Que possamos viver uma fé linda e que nos conduza na melhoria do nosso ser. Ter fé para sermos tolerantes e respeitarmos a diversidade. Eu já não frequento uma religião, vou a uma novena, já fui ao centro espírita, passei por caruru em um terreiro, não perco uma Marcha do Dendê, amo ser benzida por alguma rezadeira/benzedeira, já fui a um ou dois cultos e recentemente tornei-me uma romeira. Eu tenho fé em tudo que me faz bem. Agradeço aos laboratórios vivos que eu frequentei e que me ensinam a conviver com a diversidade.
Tenho um amor pela festa do Divino, fiz desse amor um artigo monográfico e durante minhas pesquisas tive o prazer de conhecer muitos seres de fé. Pessoas simples que devotam ao titular de Poções (padroeiro) suas esperanças e agradecimentos. Muitos devotos seguiam outra religião, mas naquele momento se juntavam aos católicos para um momento de comunhão religiosa.
A fé nossa de cada dia é alimento pra alma.
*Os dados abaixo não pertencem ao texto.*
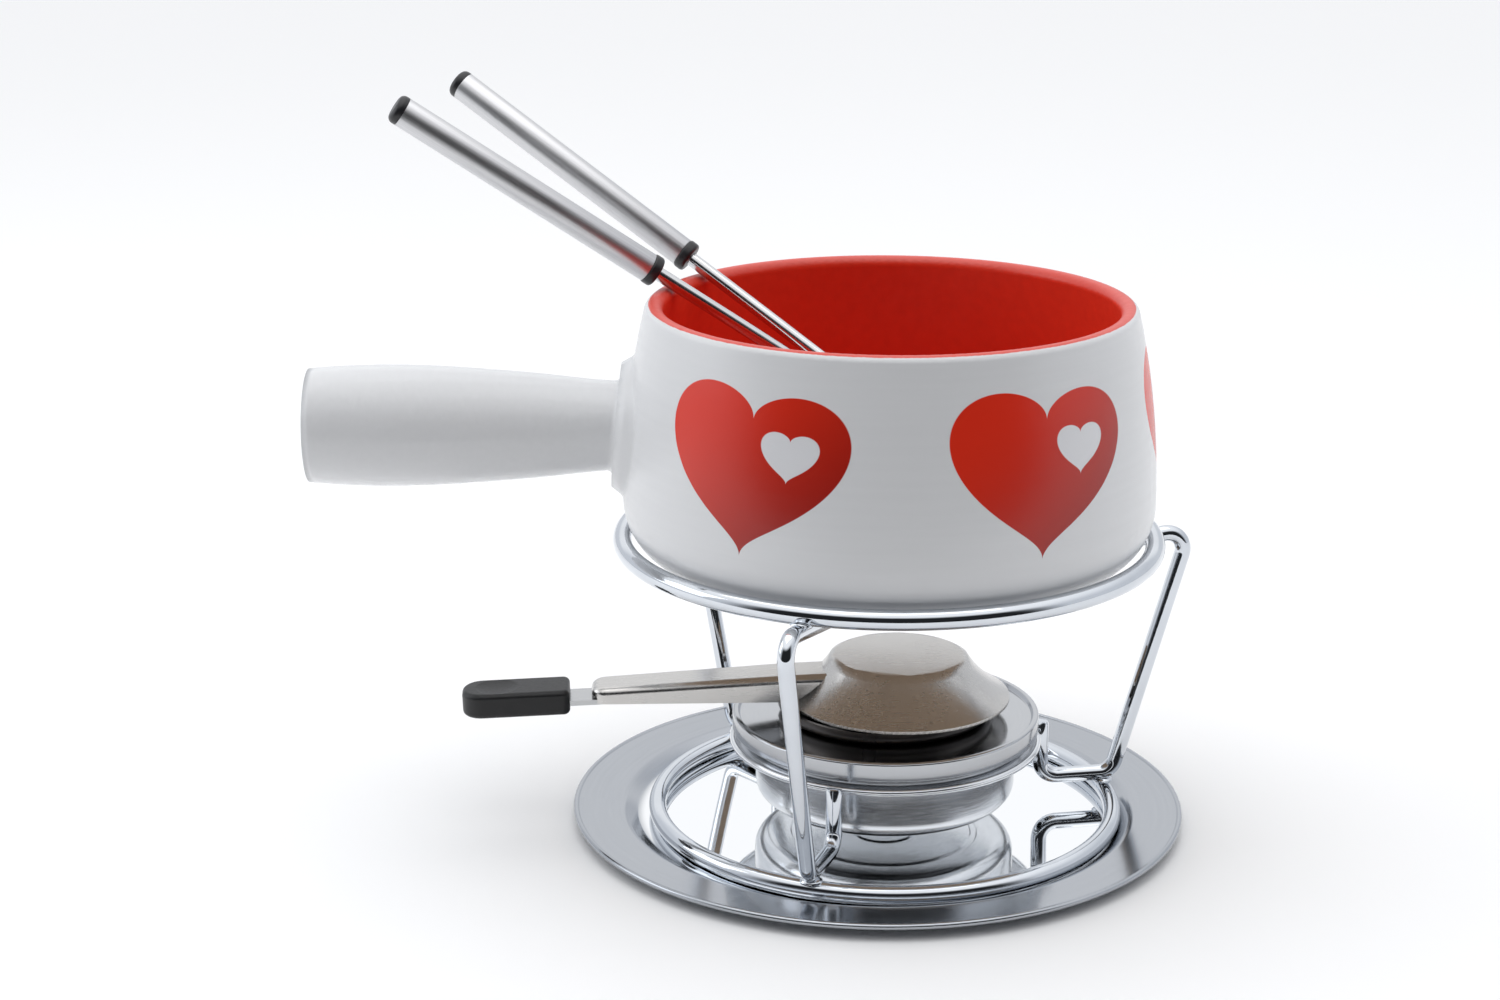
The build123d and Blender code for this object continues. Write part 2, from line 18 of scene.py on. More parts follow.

Não necessitamos compreender a crença de ninguém. O mundo carece de gente que plante o bem, de intolerantes já estamos fartos. Deixe os tambores dos filhos de santos ressoarem. Para de fazer cara feia para os espíritas e cuidado porque careta cria muita ruga e estraga a pele. Não faço vista grossa ao preconceito que alguns católicos e evangélicos sofrem. É lamentável assistir o ódio entre pessoas religiosas. Em 2015, durante a Marcha do Dendê a oração de uma senhora diante da Igreja Matriz, fez com que eu parasse para observar aquela cena tão linda. Uma filha de santo, com os braços abertos, fazendo suas reverencias diante de um símbolo católico. Fiquei encantada com aquele momento e desejei que aquele gesto fosse repetido por mais vezes, por mais pessoas e que o ódio que rouba a visão fosse substituído pela fé que encanta a alma.
Sua religião deve ter coisas belas a te ensinar. Tire a trava que limita seu enxergar e saiba que a fé brota de corações férteis e que buscam semear o bem. Por um mundo com boas energias e gente do bem. Que Deus, os bons espíritos, Oxalá, Buda, os anjos da Guarda, o Divino Espírito Santo ... nos proteja de todos os intolerantes. Amém!